▶ [Excerpted records]
•••

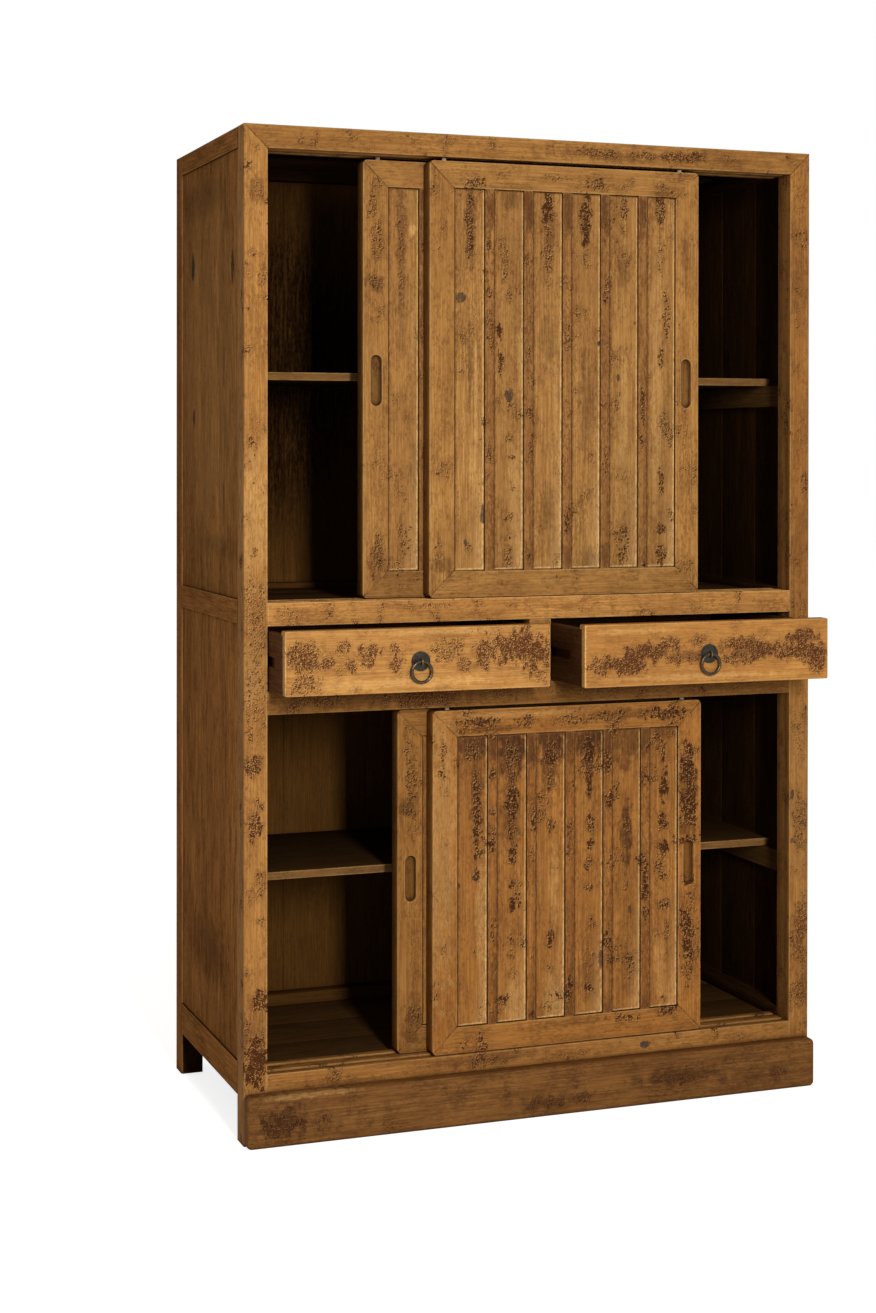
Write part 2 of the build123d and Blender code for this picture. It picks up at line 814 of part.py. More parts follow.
def pull_plate(centre, face):
    """The round back plate with the eye that the ring hangs in."""
    plate = Rot(90, 0, 0) * Cylinder(plate_radius, plate_thickness)
    plate = Pos(centre, front_y + face - plate_thickness / 2, pull_height) * plate
    rim = plate.faces().sort_by(Axis.Y)[0].edges()
    plate = chamfer(rim, plate_bevel)
    eye = Rot(0, 90, 0) * Cylinder(eye_radius, eye_thickness)
    hole = Rot(0, 90, 0) * Cylinder(eye_hole_radius, eye_thickness)
    pivot = Pos(centre, front_y + face - eye_standoff, pull_height)
    neck_length = eye_standoff - eye_hole_radius
    neck = Pos(centre, front_y + face - neck_length / 2, pull_height)
    shank = neck * (Rot(90, 0, 0) * Cylinder(eye_shank_radius, neck_length))
    return plate + (pivot * eye + shank) - pivot * hole


def pull_ring(centre, face):
    """The ring, hanging from the eye with its wire through the eye's hole."""
    ring = Rot(90, 0, 0) * Torus(ring_radius, ring_wire_radius)
    return Pos(centre, front_y + face - eye_standoff, pull_height - ring_radius) * ring


def drawer(name, centre, pulled):
    """The six named nodes of one drawer, pulled out by the given distance."""
    face = drawer_inset - pulled
    return {
        name + "_front": [drawer_front(centre, face)],
        name + "_sides": [drawer_side(centre, face, side) for side in (-1, 1)],
        name + "_back": [drawer_back(centre, face)],
        name + "_bottom": [drawer_bottom(centre, face)],
        name + "_pull_plate": [pull_plate(centre, face)],
        name + "_pull_ring": [pull_ring(centre, face)],
    }


def drawers():
    pieces = drawer("left_drawer", -drawer_middle, left_drawer_pulled)
    pieces.update(drawer("right_drawer", drawer_middle, right_drawer_pulled))
    return pieces


# ------------------------------------------------------------------------- write out

def cabinet():
    pieces = {}
    for make in (posts, front_rails, side_and_back_rails, boards, shelves_and_plinth,
                 drawer_guides, doors, drawers):
        pieces.update(make())
    return pieces


os.makedirs("parts", exist_ok=True)
for name, solids in cabinet().items():
    save(name, solids)
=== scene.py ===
"""The looks of a tall two-tier kitchen cabinet in worn, stained pine.

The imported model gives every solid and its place. Each wooden solid is replaced by a copy
with eased arrises, the pulls are modelled anew, and every surface gets a procedural finish.
"""

import json
import logging
import math
from dataclasses import dataclass, replace
from enum import Enum
from typing import Sequence, Union

import bpy
from mathutils import Matrix, Vector

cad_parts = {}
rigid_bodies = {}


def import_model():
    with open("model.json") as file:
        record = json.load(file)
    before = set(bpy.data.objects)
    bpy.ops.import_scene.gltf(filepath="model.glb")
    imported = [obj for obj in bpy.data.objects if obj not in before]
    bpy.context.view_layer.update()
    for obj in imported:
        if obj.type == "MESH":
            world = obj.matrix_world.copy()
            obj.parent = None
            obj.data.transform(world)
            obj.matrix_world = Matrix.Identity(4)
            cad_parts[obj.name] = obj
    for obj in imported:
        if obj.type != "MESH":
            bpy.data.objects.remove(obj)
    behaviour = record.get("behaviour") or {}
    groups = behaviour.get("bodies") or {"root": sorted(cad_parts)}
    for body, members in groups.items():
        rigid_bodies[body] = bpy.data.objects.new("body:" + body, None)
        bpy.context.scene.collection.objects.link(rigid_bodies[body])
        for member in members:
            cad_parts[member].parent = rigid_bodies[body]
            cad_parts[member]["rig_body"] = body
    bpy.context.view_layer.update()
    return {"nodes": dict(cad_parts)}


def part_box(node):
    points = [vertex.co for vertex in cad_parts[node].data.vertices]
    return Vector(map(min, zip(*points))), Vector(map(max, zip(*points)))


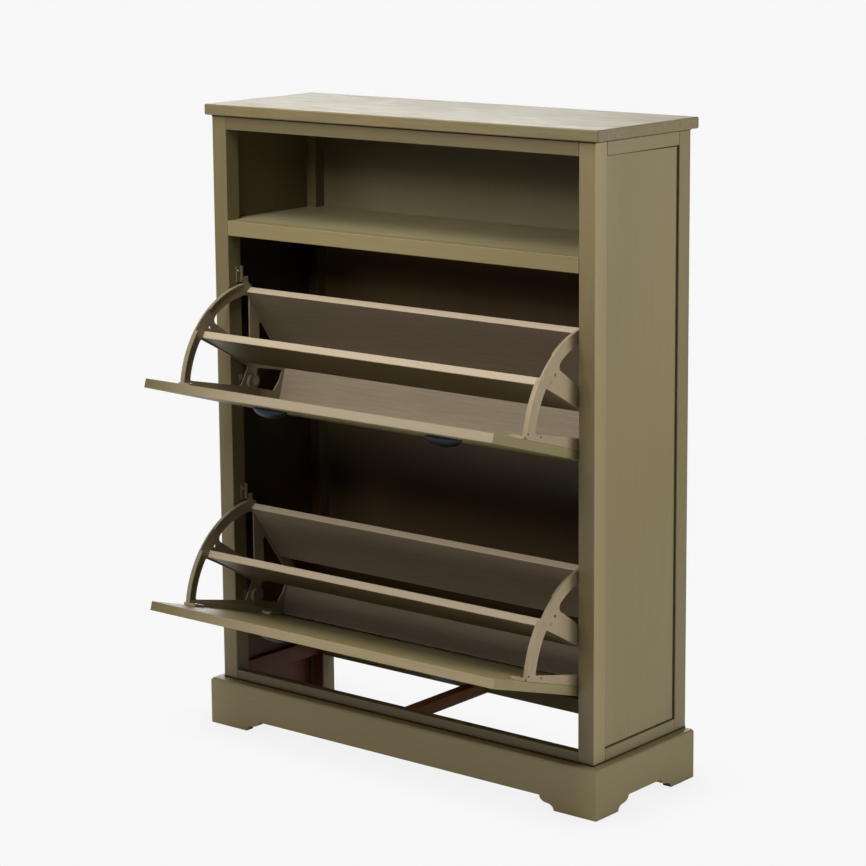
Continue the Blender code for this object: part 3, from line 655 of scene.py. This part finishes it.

•••

▶ [Your instructions] Using the data above, output each line exactly.

▶ [The reply]
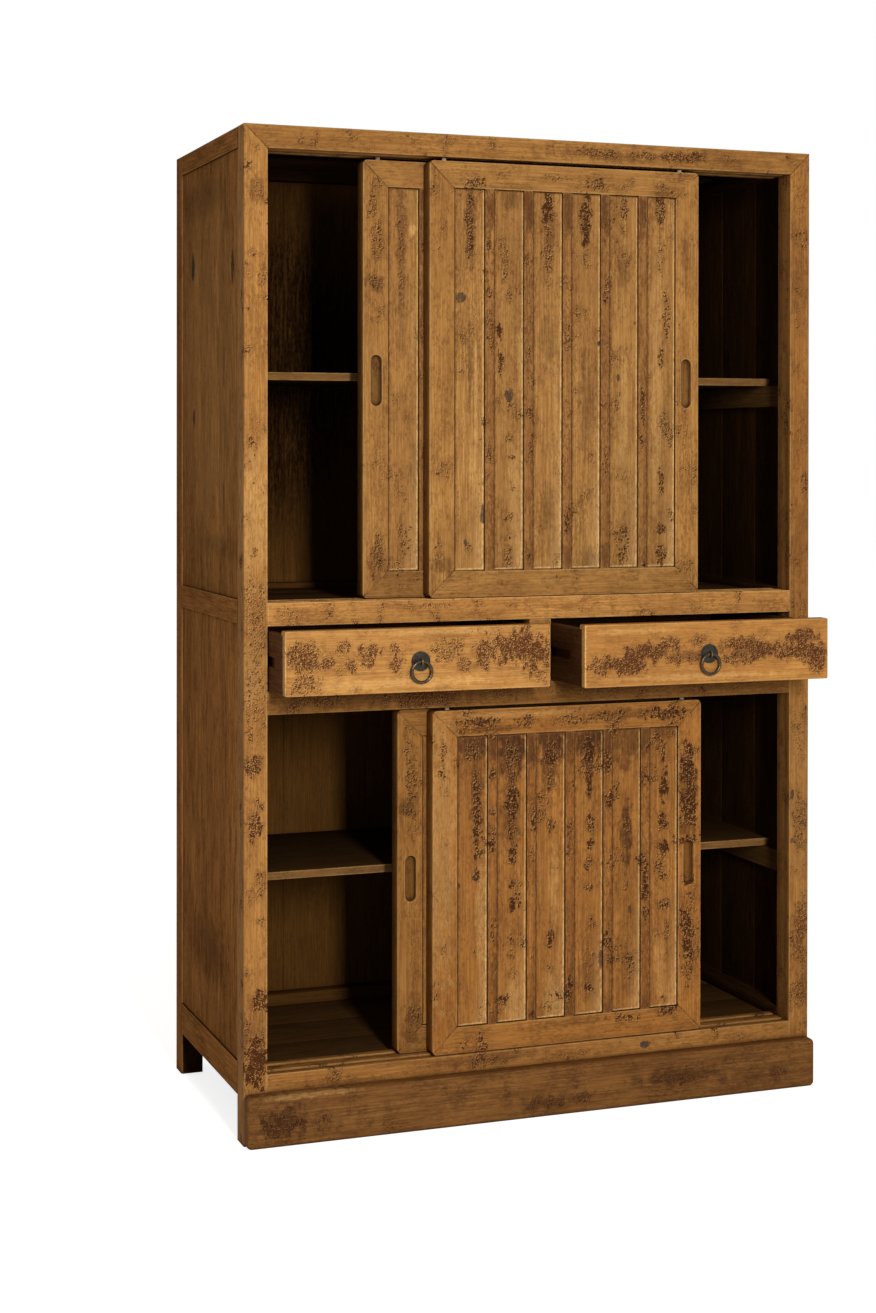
Write part 2 of the build123d and Blender code for this picture. It picks up at line 814 of part.py. More parts follow.
def pull_plate(centre, face):
    """The round back plate with the eye that the ring hangs in."""
    plate = Rot(90, 0, 0) * Cylinder(plate_radius, plate_thickness)
    plate = Pos(centre, front_y + face - plate_thickness / 2, pull_height) * plate
    rim = plate.faces().sort_by(Axis.Y)[0].edges()
    plate = chamfer(rim, plate_bevel)
    eye = Rot(0, 90, 0) * Cylinder(eye_radius, eye_thickness)
    hole = Rot(0, 90, 0) * Cylinder(eye_hole_radius, eye_thickness)
    pivot = Pos(centre, front_y + face - eye_standoff, pull_height)
    neck_length = eye_standoff - eye_hole_radius
    neck = Pos(centre, front_y + face - neck_length / 2, pull_height)
    shank = neck * (Rot(90, 0, 0) * Cylinder(eye_shank_radius, neck_length))
    return plate + (pivot * eye + shank) - pivot * hole


def pull_ring(centre, face):
    """The ring, hanging from the eye with its wire through the eye's hole."""
    ring = Rot(90, 0, 0) * Torus(ring_radius, ring_wire_radius)
    return Pos(centre, front_y + face - eye_standoff, pull_height - ring_radius) * ring


def drawer(name, centre, pulled):
    """The six named nodes of one drawer, pulled out by the given distance."""
    face = drawer_inset - pulled
    return {
        name + "_front": [drawer_front(centre, face)],
        name + "_sides": [drawer_side(centre, face, side) for side in (-1, 1)],
        name + "_back": [drawer_back(centre, face)],
        name + "_bottom": [drawer_bottom(centre, face)],
        name + "_pull_plate": [pull_plate(centre, face)],
        name + "_pull_ring": [pull_ring(centre, face)],
    }


def drawers():
    pieces = drawer("left_drawer", -drawer_middle, left_drawer_pulled)
    pieces.update(drawer("right_drawer", drawer_middle, right_drawer_pulled))
    return pieces


# ------------------------------------------------------------------------- write out

def cabinet():
    pieces = {}
    for make in (posts, front_rails, side_and_back_rails, boards, shelves_and_plinth,
                 drawer_guides, doors, drawers):
        pieces.update(make())
    return pieces


os.makedirs("parts", exist_ok=True)
for name, solids in cabinet().items():
    save(name, solids)
=== scene.py ===
"""The looks of a tall two-tier kitchen cabinet in worn, stained pine.

The imported model gives every solid and its place. Each wooden solid is replaced by a copy
with eased arrises, the pulls are modelled anew, and every surface gets a procedural finish.
"""

import json
import logging
import math
from dataclasses import dataclass, replace
from enum import Enum
from typing import Sequence, Union

import bpy
from mathutils import Matrix, Vector

cad_parts = {}
rigid_bodies = {}


def import_model():
    with open("model.json") as file:
        record = json.load(file)
    before = set(bpy.data.objects)
    bpy.ops.import_scene.gltf(filepath="model.glb")
    imported = [obj for obj in bpy.data.objects if obj not in before]
    bpy.context.view_layer.update()
    for obj in imported:
        if obj.type == "MESH":
            world = obj.matrix_world.copy()
            obj.parent = None
            obj.data.transform(world)
            obj.matrix_world = Matrix.Identity(4)
            cad_parts[obj.name] = obj
    for obj in imported:
        if obj.type != "MESH":
            bpy.data.objects.remove(obj)
    behaviour = record.get("behaviour") or {}
    groups = behaviour.get("bodies") or {"root": sorted(cad_parts)}
    for body, members in groups.items():
        rigid_bodies[body] = bpy.data.objects.new("body:" + body, None)
        bpy.context.scene.collection.objects.link(rigid_bodies[body])
        for member in members:
            cad_parts[member].parent = rigid_bodies[body]
            cad_parts[member]["rig_body"] = body
    bpy.context.view_layer.update()
    return {"nodes": dict(cad_parts)}


def part_box(node):
    points = [vertex.co for vertex in cad_parts[node].data.vertices]
    return Vector(map(min, zip(*points))), Vector(map(max, zip(*points)))


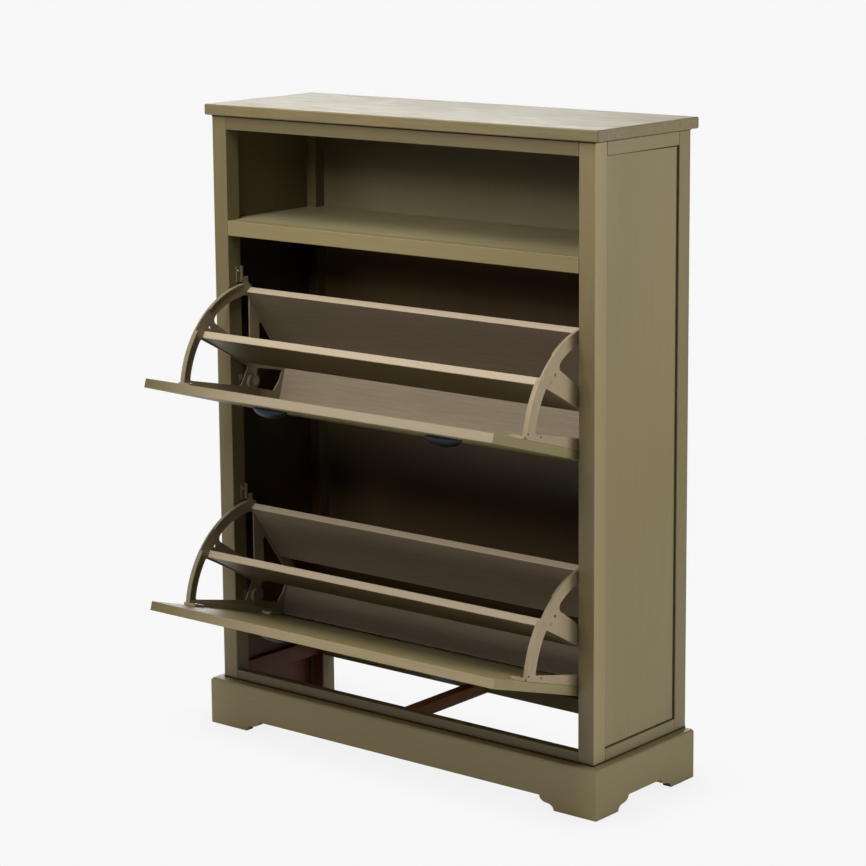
Continue the Blender code for this object: part 3, from line 655 of scene.py. This part finishes it.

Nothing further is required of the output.